Task details:
Only one portion of the data is to be written out: from the line bearing "# two ears that" through the line bearing "from mathutils import Matrix, Vector". Write it exactly as it appears.

Exercise materials:

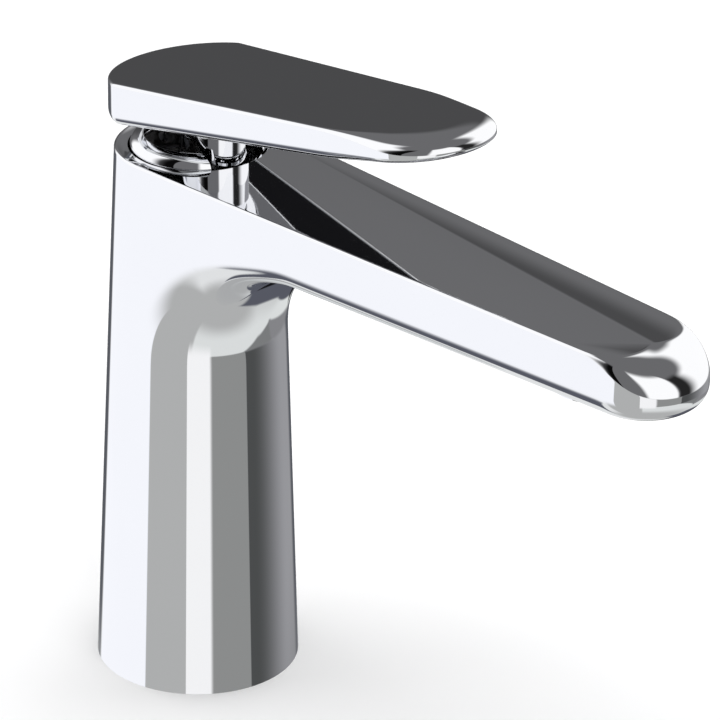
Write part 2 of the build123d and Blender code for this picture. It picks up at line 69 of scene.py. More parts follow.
SPOUT_TIP_X = 148.6 * MM
TIP_GAP = 0.35 * MM                 # between the nose's widest curve and the end of the frame's box
TIP_RADIUS = body_high.x - SPOUT_TIP_X - TIP_GAP
SPOUT_ROOT_DEPTH = 17.2 * MM
SPOUT_TIP_DEPTH = 12.4 * MM
UNDER_ROUND = 5.5 * MM
ELBOW_RADIUS = 31 * MM
ELBOW_NARROWING = radians(2), radians(60)     # turn of the elbow over which the column's plan narrows
ELBOW_SHARPENING = radians(-4), radians(82)   # turn over which its lower edges lose the column's roundness
EDGE_ROUND = 0.7 * MM
NOSE_DROP, NOSE_INSET = 8 * MM, 12.5 * MM     # the nose's top falls this far, over this width
NOSE_ROUND_START, NOSE_ROUND_END = 141 * MM, 164 * MM

DOME_BORE_RADIUS, DOME_BORE_FLOOR = 16.75 * MM, dome_low.z - 1.1 * MM
BORE_EDGE = 0.25 * MM
CARTRIDGE_BORE_RADIUS, CARTRIDGE_SEAT_Z = 12.65 * MM, 92 * MM
NUT_BORE_RADIUS, NUT_SEAT_Z = 14 * MM, 118.2 * MM
GASKET_STEP_RADIUS, GASKET_STEP_Z = 23.6 * MM, 2 * MM
CAVITY_RADIUS, CAVITY_TOP_Z = 20.8 * MM, 58 * MM
OUTLET_RADIUS, OUTLET_TOP_Z = 9.5 * MM, 133.2 * MM
HOSE_SOCKET_RADIUS, HOSE_SOCKET_DEPTH = 5 * MM, 14 * MM
HOSE_X, HOSE_SIDE = -4 * MM, 7 * MM
STUD_SOCKET_RADIUS, STUD_SOCKET_DEPTH = 4 * MM, 16 * MM
STUD_X = 10.5 * MM
BEYOND = 2 * MM                     # how far a cutting tool reaches past what it cuts

LEVER_TIP_X, LEVER_TIP_RADIUS = 77.5 * MM, 16.2 * MM
LEVER_BACK_RADIUS = 21.3 * MM
LEVER_BACK_X, LEVER_BACK_HALF = -7.6 * MM, 19.9 * MM
LEVER_CORNER = 4 * MM
LEVER_TIP_SOFT = 58 * MM, 92 * MM             # where the paddle's edges grow softer towards the tip
LEVER_HEEL_SOFT = 4 * MM, 21 * MM             # and behind the axis, towards the heel
LEVER_EDGE = 0.8 * MM
LEVER_UNDER_EDGE = 2.6 * MM
LEVER_FLAT_STEP = 0.5 * MM                    # from each rounding to the flat face's rim
LEVER_TOP_Z, LEVER_TOP_SLOPE = 155.8 * MM, tan(radians(8.52))
LEVER_UNDER_Z, LEVER_UNDER_SLOPE = 145.3 * MM, tan(radians(11.0))
PIVOT_Z, SPINDLE_LEAN, SPINDLE_SIDE = 122 * MM, radians(12.5), 7 * MM
SOCKET_START, SOCKET_END = 8 * MM, 25 * MM
SOCKET_PLAY = 0.05 * MM
SCREW_X, SCREW_Z = -4 * MM, 142.3 * MM
SCREW_RADIUS, SCREW_LENGTH = 2 * MM, 3.4 * MM
NECK_BACK_X, NECK_FRONT_X = -3 * MM, 14.4 * MM
NECK_HALF, NECK_TOP_Z, NECK_EDGE = 7.2 * MM, 150 * MM, 1.2 * MM

DOME_SKIRT, DOME_SKIRT_INNER = 16.3 * MM, 15 * MM
DOME_RIM_OUTER, DOME_RIM_INNER = 14.7 * MM, 13 * MM
DOME_RIM_Z, DOME_RIM_DROP, DOME_RIM_ROUND = dome_high.z - 0.15 * MM, 0.55 * MM, 0.3 * MM
DOME_SHOULDER_Z = 136.2 * MM
DOME_BULGE = 0.28 * MM
DOME_WALL, DOME_INNER_STEP = 1.1 * MM, 1 * MM
NOTCH_HALF, NOTCH_Z = 8.2 * MM, 135.2 * MM


# ---------------------------------------------------------------- mesh tools

def smoothstep(value, start, end):
    """0 before start, 1 after end, smooth between."""
    t = np.clip((value - start) / (end - start), 0, 1)
    return t * t * t * (t * (6 * t - 15) + 10)


class Skin:
    """The points and faces of one mesh while it is being made."""

    def __init__(self):
        self.points = []
        self.faces = []

    def add(self, points):
        """Adds points of any array shape and returns their indices in that shape."""
        points = np.asarray(points, float)
        first = len(self.points)
        self.points.extend(points.reshape(-1, 3).tolist())
        return np.arange(first, len(self.points)).reshape(points.shape[:-1])

    def quads(self, grid, closed=False):
        """Faces between the neighbouring rows and columns of a grid of indices."""
        grid = np.asarray(grid)
        if closed:
            grid = np.concatenate([grid, grid[:, :1]], axis=1)
        corners = np.stack([grid[:-1, :-1], grid[:-1, 1:], grid[1:, 1:], grid[1:, :-1]], axis=-1)
        self.faces.extend(corners.reshape(-1, 4).tolist())

    def fan(self, pole, ring):
        """Triangles from one point to a row of points."""
        self.faces.extend([int(pole), int(a), int(b)] for a, b in zip(ring[:-1], ring[1:]))

    def cap(self, ring):
        """One flat face on a closed ring."""
        self.faces.append([int(i) for i in ring])

    def make(self, name, crease=35):
        """The finished object, smooth but for edges sharper than the crease angle."""
        mesh = bpy.data.meshes.new(name)
        mesh.from_pydata(self.points, [], self.faces)
        tidy = bmesh.new()
        tidy.from_mesh(mesh)
        bmesh.ops.recalc_face_normals(tidy, faces=tidy.faces)
        tidy.to_mesh(mesh)
        tidy.free()
        thing = bpy.data.objects.new(name, mesh)
        bpy.context.scene.collection.objects.link(thing)
        smooth(thing, crease)
        return thing


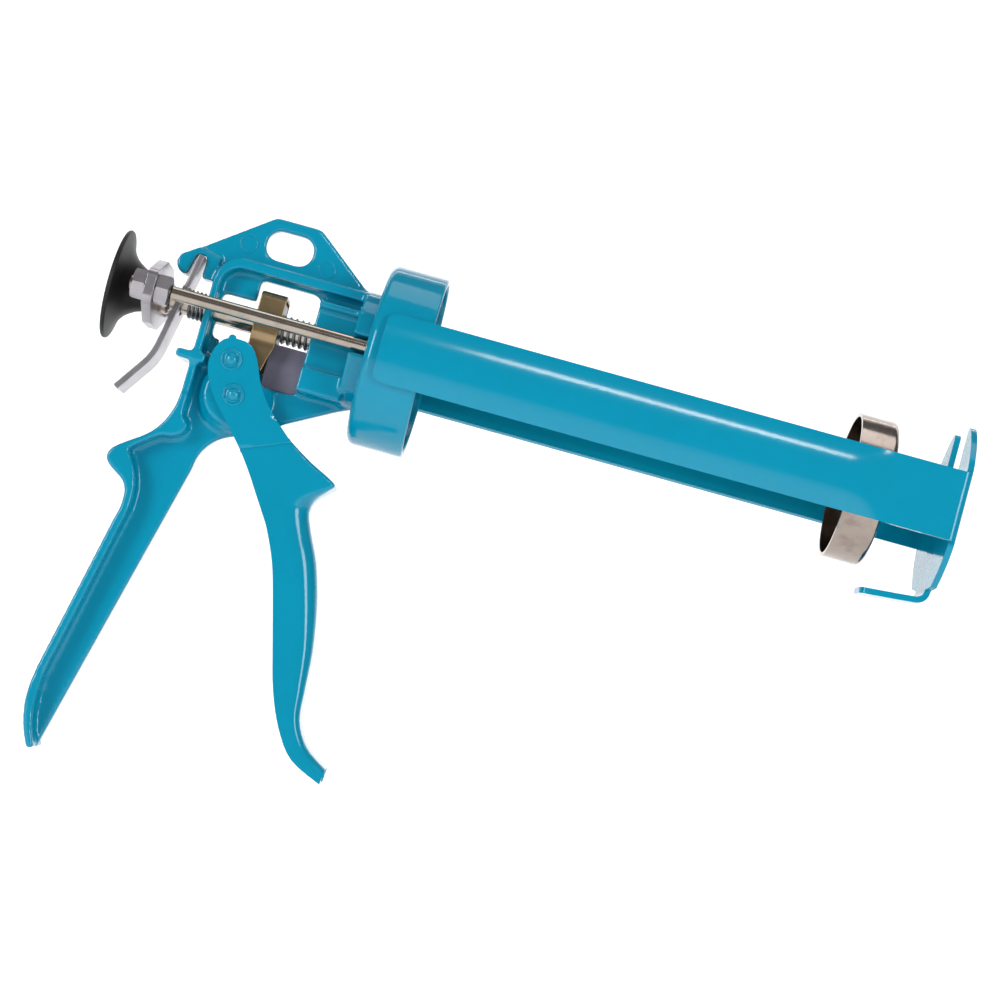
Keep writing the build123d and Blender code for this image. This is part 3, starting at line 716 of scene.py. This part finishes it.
strap_root = [
    e for e in cradle_mesh.edges
    if all(abs(v.co.y - fold_y * mm) < 1e-7 and abs(v.co.z) < 12.4 * mm for v in e.verts)
]
fold_on(
    cradle_mesh, strap_root,
    [strap_station(x, y) for x, y in arc(out_x - fold, fold_y, fold, 15, 90, 5)]
    + [strap_station(203.0), strap_station(196.0)]
    + [strap_station(196.0 - 2 * i, dish=(i / 12) ** 2 * (3 - i / 6)) for i in range(1, 13)]
    + [strap_station(x, dish=1.0) for x in (160, 120, 80, 40, 14)]
    + [strap_station(8.4, dish=1.0, round_off=0.4), strap_station(4.9, dish=1.0, round_off=3.0)],
)
lip_root = [
    e for e in cradle_mesh.edges
    if all(abs(v.co.z - lip_z * mm) < 1e-7 and v.co.x > (out_x - 0.1) * mm for v in e.verts)
]
fold_on(
    cradle_mesh, lip_root,
    [lip_station(x, z) for x, z in [
        (a, 2 * lip_z - b) for a, b in arc(out_x - lip_fold, lip_z, lip_fold, 14, 84, 5)
    ]]
    + [lip_station(203.0, -35.1), lip_station(194.0, -35.9)]
    + [lip_station(192.2, -36.0, 0.97), lip_station(191.1, -36.1, 0.9), lip_station(190.5, -36.15, 0.75)],
)
bmesh.ops.mirror(
    cradle_mesh, geom=cradle_mesh.verts[:] + cradle_mesh.edges[:] + cradle_mesh.faces[:],
    axis="Y", merge_dist=0.01 * mm,
)
bmesh.ops.remove_doubles(cradle_mesh, verts=cradle_mesh.verts, dist=0.01 * mm)
bmesh.ops.recalc_face_normals(cradle_mesh, faces=cradle_mesh.faces)
front_face = max(cradle_mesh.faces, key=lambda f: f.calc_area() * (f.calc_center_median().x > 0.2))
if front_face.normal.x < 0:
    bmesh.ops.reverse_faces(cradle_mesh, faces=cradle_mesh.faces)
cradle = shape(
    "cradle_sheet", cradle_mesh, paint, "cradle", "strap_left", "strap_right", "front_plate"
)
wall = cradle.modifiers.new("sheet", "SOLIDIFY")
wall.thickness, wall.offset, wall.use_even_offset = sheet * mm, -1.0, True
rounded(cradle, 0.8, 4, 50)


# Pushers: a nickel-plated steel cup for the outer chamber, a disc for the inner one, both
# nutted to the front ends of the rods.
nickel = bright_metal("nickel_plate", (0.54, 0.46, 0.40, 1), (0.24, 0.18, 0.16, 1), 0.13)
broken_edges("pusher_cup", nickel, "plunger", 0.5)
broken_edges("inner_pusher", nickel, "plunger", 0.4)
for name, y in (("left", rod_y), ("right", -rod_y)):
    nut = hex_nut(183.3, y, 8.0, 2.6, 2.8)
    shape("cup_nut_" + name + "_hex", nut, zinc, "plunger", "cup_nut_" + name, sharp=25)
front_nut = hex_nut(192.6, 0.0, 10.0, 3.1, 4.0)
shape("inner_pusher_nut_hex", front_nut, zinc, "plunger", "inner_pusher_nut", sharp=25)
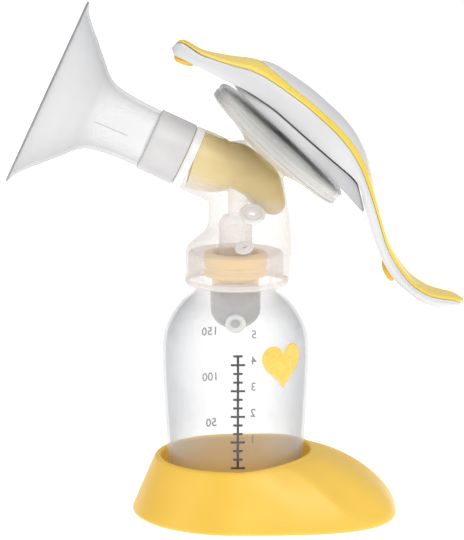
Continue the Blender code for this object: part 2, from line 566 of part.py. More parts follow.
handle_keel = rings_to_mesh("handle_keel", keel_rings, KEEL_WHITE, False)
well = lathe("keel_well", mm((0.0, -2.0), (9.6, -2.0), (9.6, 12.0), (0.0, 12.0)),
             DISH_C, Q_AXIS, P_AXIS, KEEL_WHITE, 36)
apply_boolean(handle_keel, well, "DIFFERENCE")

# two ears that hang the pin from the roof of the shell
bracket_ears = []
for ear_name, y0, y1 in (("pin_bracket_near", -0.0068, -0.0045), ("pin_bracket_far", 0.0045, 0.0068)):
    ear = block(ear_name, (-0.0028, y0, 0.0027), (0.0028, y1, 0.0151), BRACKET_WHITE, "dish")
    bracket_bore = lathe("bracket_bore", mm((0.0, -9.0), (1.7, -9.0), (1.7, 9.0), (0.0, 9.0)),
                         dish_point(0.0, 0.0, PIN_Q), Y_AXIS, P_AXIS, BRACKET_WHITE, 20)
    apply_boolean(ear, bracket_bore, "DIFFERENCE")
    bracket_ears.append(ear)

bpy.context.view_layer.update()
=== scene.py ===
"""Looks of the manual breast pump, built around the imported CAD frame.

Units are metres, +Z is up, +X runs from the shield to the long end of the handle and the
camera looks along +Y.  mm(...) turns millimetres into metres.  Every moulded piece is
rebuilt here with rounded edges and fine surfaces, and stands for the CAD node of its name.
"""
import math

import bmesh
import bpy
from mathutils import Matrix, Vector


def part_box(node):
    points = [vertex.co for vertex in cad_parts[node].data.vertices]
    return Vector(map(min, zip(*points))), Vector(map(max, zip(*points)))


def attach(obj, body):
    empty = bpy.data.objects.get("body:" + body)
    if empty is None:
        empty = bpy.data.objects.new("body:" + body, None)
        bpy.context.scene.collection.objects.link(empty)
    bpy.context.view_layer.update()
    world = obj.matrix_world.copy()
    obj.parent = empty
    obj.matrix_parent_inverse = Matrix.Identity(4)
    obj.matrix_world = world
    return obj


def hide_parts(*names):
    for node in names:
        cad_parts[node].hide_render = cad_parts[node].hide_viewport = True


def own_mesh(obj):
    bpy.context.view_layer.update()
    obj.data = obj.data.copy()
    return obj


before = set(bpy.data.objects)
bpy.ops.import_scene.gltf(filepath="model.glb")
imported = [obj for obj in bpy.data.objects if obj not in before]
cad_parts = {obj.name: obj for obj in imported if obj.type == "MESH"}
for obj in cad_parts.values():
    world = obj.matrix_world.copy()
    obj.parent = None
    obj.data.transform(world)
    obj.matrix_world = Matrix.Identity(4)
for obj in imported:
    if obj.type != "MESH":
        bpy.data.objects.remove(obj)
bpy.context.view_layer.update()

MM = 0.001
UP = Vector((0.0, 0.0, 1.0))
RIGHT = Vector((1.0, 0.0, 0.0))
Y_AXIS = Vector((0.0, 1.0, 0.0))
ORIGIN = Vector((0.0, 0.0, 0.0))

# ---------------------------------------------------------------- driving dimensions
BOTTLE_BASE_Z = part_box("bottle")[0].z
STAND_LEFT_R = -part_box("bottle_stand")[0].x
STAND_TAIL_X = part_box("bottle_stand")[1].x
STAND_RIM_R = 0.0338
STAND_RIM_Z = 0.0237
STAND_TAIL_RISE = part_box("bottle_stand")[1].z - STAND_RIM_Z
CUP_R = 0.0308
CUP_FLOOR_Z = BOTTLE_BASE_Z - 0.0003
CUP_UNDERSIDE_Z = 0.0027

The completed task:
# two ears that hang the pin from the roof of the shell
bracket_ears = []
for ear_name, y0, y1 in (("pin_bracket_near", -0.0068, -0.0045), ("pin_bracket_far", 0.0045, 0.0068)):
    ear = block(ear_name, (-0.0028, y0, 0.0027), (0.0028, y1, 0.0151), BRACKET_WHITE, "dish")
    bracket_bore = lathe("bracket_bore", mm((0.0, -9.0), (1.7, -9.0), (1.7, 9.0), (0.0, 9.0)),
                         dish_point(0.0, 0.0, PIN_Q), Y_AXIS, P_AXIS, BRACKET_WHITE, 20)
    apply_boolean(ear, bracket_bore, "DIFFERENCE")
    bracket_ears.append(ear)

bpy.context.view_layer.update()
=== scene.py ===
"""Looks of the manual breast pump, built around the imported CAD frame.

Units are metres, +Z is up, +X runs from the shield to the long end of the handle and the
camera looks along +Y.  mm(...) turns millimetres into metres.  Every moulded piece is
rebuilt here with rounded edges and fine surfaces, and stands for the CAD node of its name.
"""
import math

import bmesh
import bpy
from mathutils import Matrix, Vector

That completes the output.